Coroner of inquests John Needham made 15 recommendations which will be sent to the Health and Home Affairs ministers, chief constable, prison governor, Department of Health, the Drugs and Alcohol Team (DAT), the forensic medical examiner (FME) and general practitioners.

Among the recommendations is the need for more training, supervision and auditing regarding medical documentation completed and passed to the prison by police when transferring prisoners to Jurby.

Mr Needham also recommends: an investigation into whether urine testing for new prisoners should be carried out; the need for DAT records to be more easily available to the FME; the need for emergency radio alerts in the prison to be more specific; the Department of Health’s need to liaise with ambulance and accident and emergency staff regarding medical training for prison staff.

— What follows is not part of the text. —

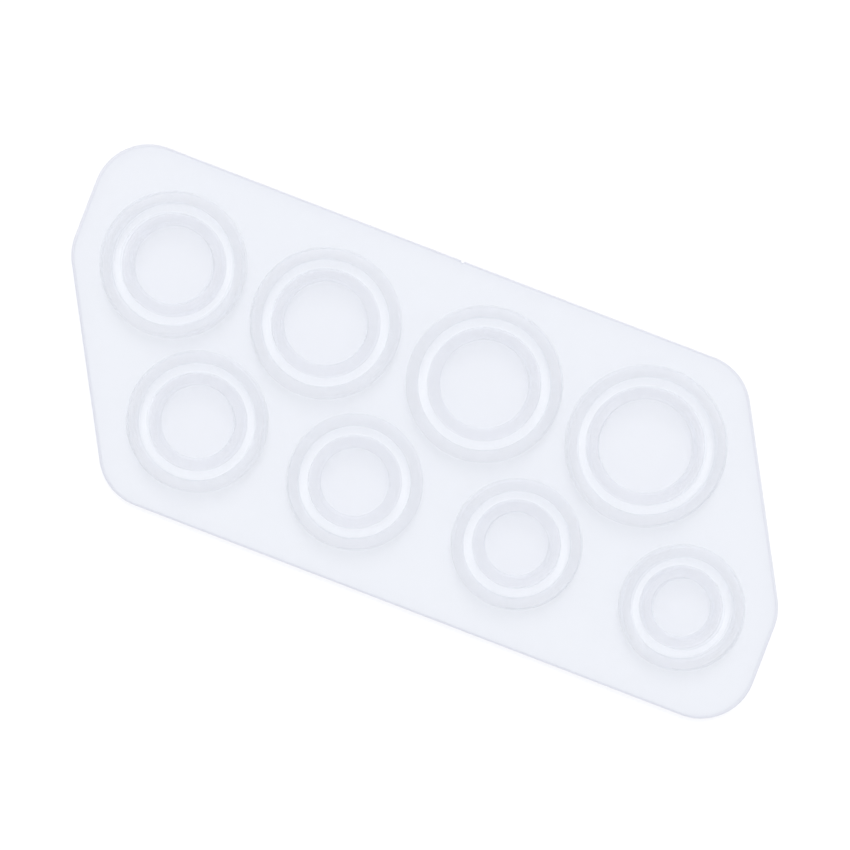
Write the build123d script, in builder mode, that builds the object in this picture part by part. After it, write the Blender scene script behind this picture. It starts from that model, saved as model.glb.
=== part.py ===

The coroner of inquests did, however, acknowledge that there have been improvements since Mr Davidson’s death, saying: ‘There is significant evidence of changes made already so as to improve matters.’

Mr Davidson, aged 26, died in his prison cell on March 13, 2012, with an inquest finding death was due to toxicity as a result of a combination of methadone, dihydrocodeine and diazepam.

The inquest also decided that the cause of death was the result of an accident but was contributed to by neglect on the part of the state.

Prescription drugs had been given to Mr Davidson while in police custody and also upon arrival at the prison.

On March 11, while in police custody, Mr Davidson was given 60mg of dihydrocodeine and 40mg of diazepam at 10.50am, then 60mg of dihydrodcodeine at 6pm, 60mg of dihydrocodeine and 20mg of diazepam at 9pm, and 60mg of dihydrocodeine and 40mg of diazepam at 8am the following morning on March 12.

He arrived at the prison that same day and was given 40mg of diazepam at approximately 2.40pm, and then 40mg of methadone at approximately 3.40pm, before being locked in his cell at 8.40pm. He was found dead by fellow prisoners the following morning.

The jury also decided that Mr Davidson had not been honest about medication with medical staff and that this was also a contributory factor in his death.

Police issued a statement after the inquest, saying: ‘We take our responsibility and duty of care to detainees seriously.

‘As the coroner has said in his findings, the process has improved and is different now, and we will follow his recommendation.’

The Department of Home Affairs also said in a statement: ‘A comprehensive review has already taken place since Mr Davidson’s death and measures have been introduced to improve procedures and communication between agencies.

‘Appropriate steps will now be taken to address the recommendations made by the coroner of inquests.’

The Department of Health said in a statement that they will ‘work to consider the recommendations fully and implement any necessary changes’.

They also said that there had been a comprehensive review since Mr Davidson’s death.